Three federal reviews of the 287(g) Task Force Program in 2009 and 2010 highlighted concerns ranging from poor supervision by Immigration and Customs Enforcement to a diminished emphasis on civil rights.

The most infamous program belonged to the Maricopa County (Ariz.) Sheriff’s Office, which a federal judge ruled in 2013 violated Latinos’ civil rights through racial profiling.

When asked to address concerns of potential racial profiling, Tanner said his deputies’ special training and ICE’s supervision would prevent that from happening.

A March 2010 U.S. Office of Inspector General report analyzed arrest data and found that only 9 percent of immigrants arrested were “Level 1” immigrants — those classified at the time as murderers, rapists, robbers, kidnappers and other serious criminals. The data didn’t reflect the program’s mission, the report said.

The Island Packet and The Beaufort Gazette are in the process of obtaining local task force data from that time.

In a letter to Homeland Security Secretary John Kelly on Feb. 24, Tanner said his office’s task force was “very successful in meeting the goals and objectives” from 2008 to 2012, when the sheriff had a memorandum of agreement in place with ICE.

“We very much look forward to a renewed relationship with the DHS and the local personnel of ICE,” Tanner wrote in the letter, in which he asked Kelly to reinstate 287(g). “The strength of the immigration enforcement functions within Beaufort County ... was an intricate (SIC) ingredient in the mission statement of the Department of Homeland Security.”

3. Tanner says it will help him better fight crime

Aside from being able to conduct its own immigration investigations and act on ICE tips, the big benefit in Tanner’s eyes is the computer system.

Having an ICE computer system on site means he won’t have to call ICE agents in Charleston — like he currently does under the Secure Communities model — to get “real-time” data on suspects and victims.

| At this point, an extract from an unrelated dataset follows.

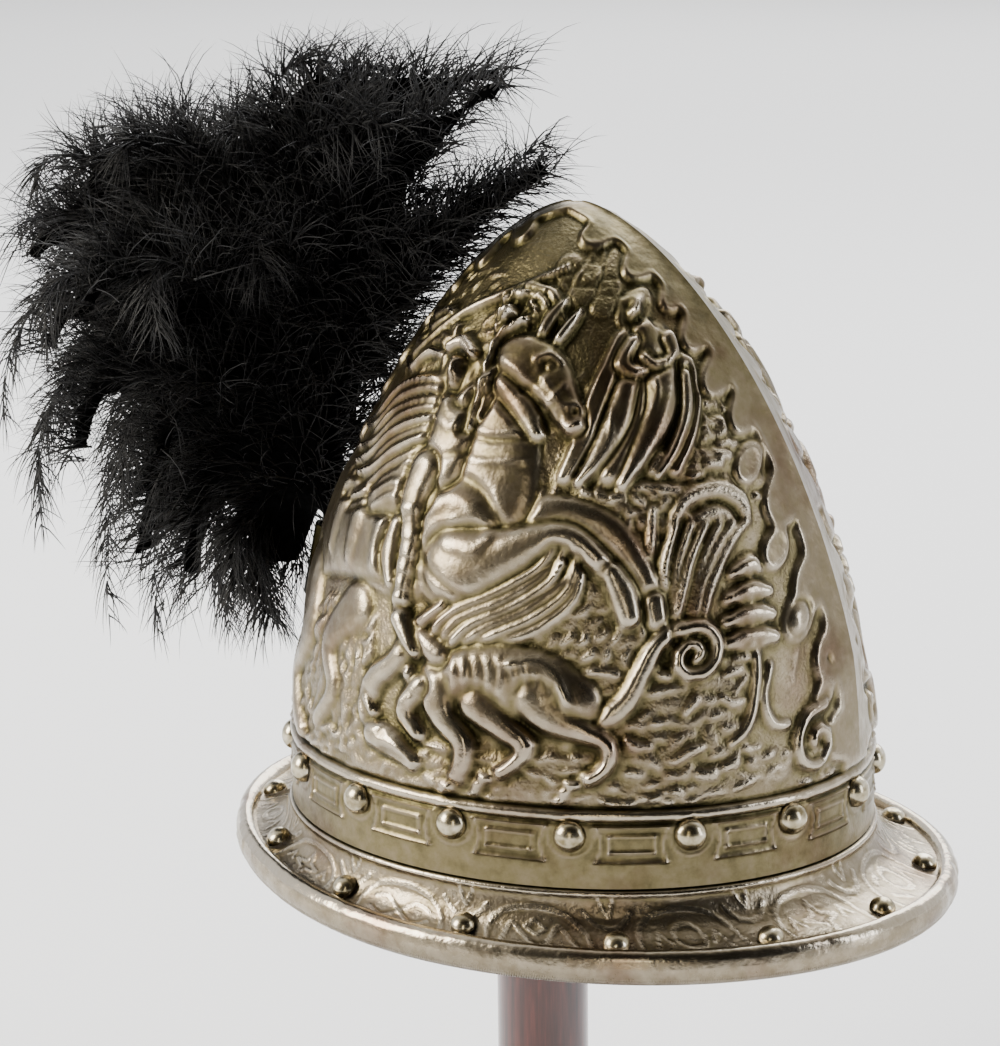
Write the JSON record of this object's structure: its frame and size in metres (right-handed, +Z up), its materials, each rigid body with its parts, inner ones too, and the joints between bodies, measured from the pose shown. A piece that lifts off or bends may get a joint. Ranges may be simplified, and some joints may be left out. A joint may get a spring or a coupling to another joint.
{
  "type": "cabasset helmet with plume on a wooden post stand",
  "caption": "Pointed metal helmet with a medial ridge, cast relief on both sides, riveted base band, rolled brim and black feather plume, resting on a turned wooden post stand.",
  "frame": {"origin": "middle of the flat underside of the stand's foot, on the surface that it stands on", "axes": "+X is the front of the helmet, +Y its left side as worn, +Z up along the post"},
  "size_m": [0.4027, 0.237, 0.4781],
  "materials": {
    "helmet_metal": "polished white brass with olive and brown tarnish in the recesses",
    "rivet_metal": "polished white brass, worn bright",
    "feather": "soft black ostrich feather",
    "wood": "dark red-brown stain under gloss varnish"
  },
  "bodies": {
    "root": {"skull": "helmet_metal", "brim": "helmet_metal", "band_rivet_01": "rivet_metal", "band_rivet_02": "rivet_metal", "band_rivet_03": "rivet_metal", "band_rivet_04": "rivet_metal", "band_rivet_05": "rivet_metal", "band_rivet_06": "rivet_metal", "band_rivet_07": "rivet_metal", "band_rivet_08": "rivet_metal", "band_rivet_09": "rivet_metal", "band_rivet_10": "rivet_metal", "band_rivet_11": "rivet_metal", "band_rivet_12": "rivet_metal", "band_rivet_13": "rivet_metal", "band_rivet_14": "rivet_metal", "band_rivet_15": "rivet_metal", "band_rivet_16": "rivet_metal", "brim_rivet_01": "rivet_metal", "brim_rivet_02": "rivet_metal", "brim_rivet_03": "rivet_metal", "brim_rivet_04": "rivet_metal", "brim_rivet_05": "rivet_metal", "brim_rivet_06": "rivet_metal", "brim_rivet_07": "rivet_metal", "brim_rivet_08": "rivet_metal", "brim_rivet_09": "rivet_metal", "brim_rivet_10": "rivet_metal", "brim_rivet_11": "rivet_metal", "brim_rivet_12": "rivet_metal", "brim_rivet_13": "rivet_metal", "brim_rivet_14": "rivet_metal", "plume_socket": "helmet_metal", "plume": "feather", "stand_head": "wood", "stand_post": "wood", "stand_base": "wood"}
  },
  "joints": []
}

The computer will speed up criminal investigations, he said, meaning he’ll have more information that could result in quicker warrants and bonds that more accurately reflect a person’s criminal history.

And when it comes to detentions and deportations, that’s ICE’s call, Tanner said.

“It seems a very serious misappropriation of resources to devote deputies to an effort that could and should be undertaken by federal officials,” Beaufort SC Indivisible’s Alison Davidow said.

And from the standpoint of the immigrant community, she worried, the “trust factor” between it and local law enforcement would be “terribly damaged.”

Wade Livingston: 843-706-8153, @WadeGLivingston

Tuesday’s protests

Beaufort SC Indivisible, Lowcountry Immigration Coalition and Lowcountry Indivisible are co-sponsoring rallies scheduled from noon to 1 p.m. in Beaufort and Bluffton. After each rally, small groups of protesters will hand-deliver letters to nearby Sheriff’s Office facilities.

In Beaufort, the rally will begin on the sidewalk near Sgt. White’s Restaurant and proceed down Ribaut Road toward the Beaufort County Sheriff’s Office. Beaufort SC Indivisible’s Alison Davidow expects between 20 and 30 people.

In Bluffton, protesters will meet on the sidewalk bordering S.C. 46 between the post office and Bluffton Community Library. Lowcountry Indivisible’s Mitch Siegel hopes to have between 50 and 75 people at the rally.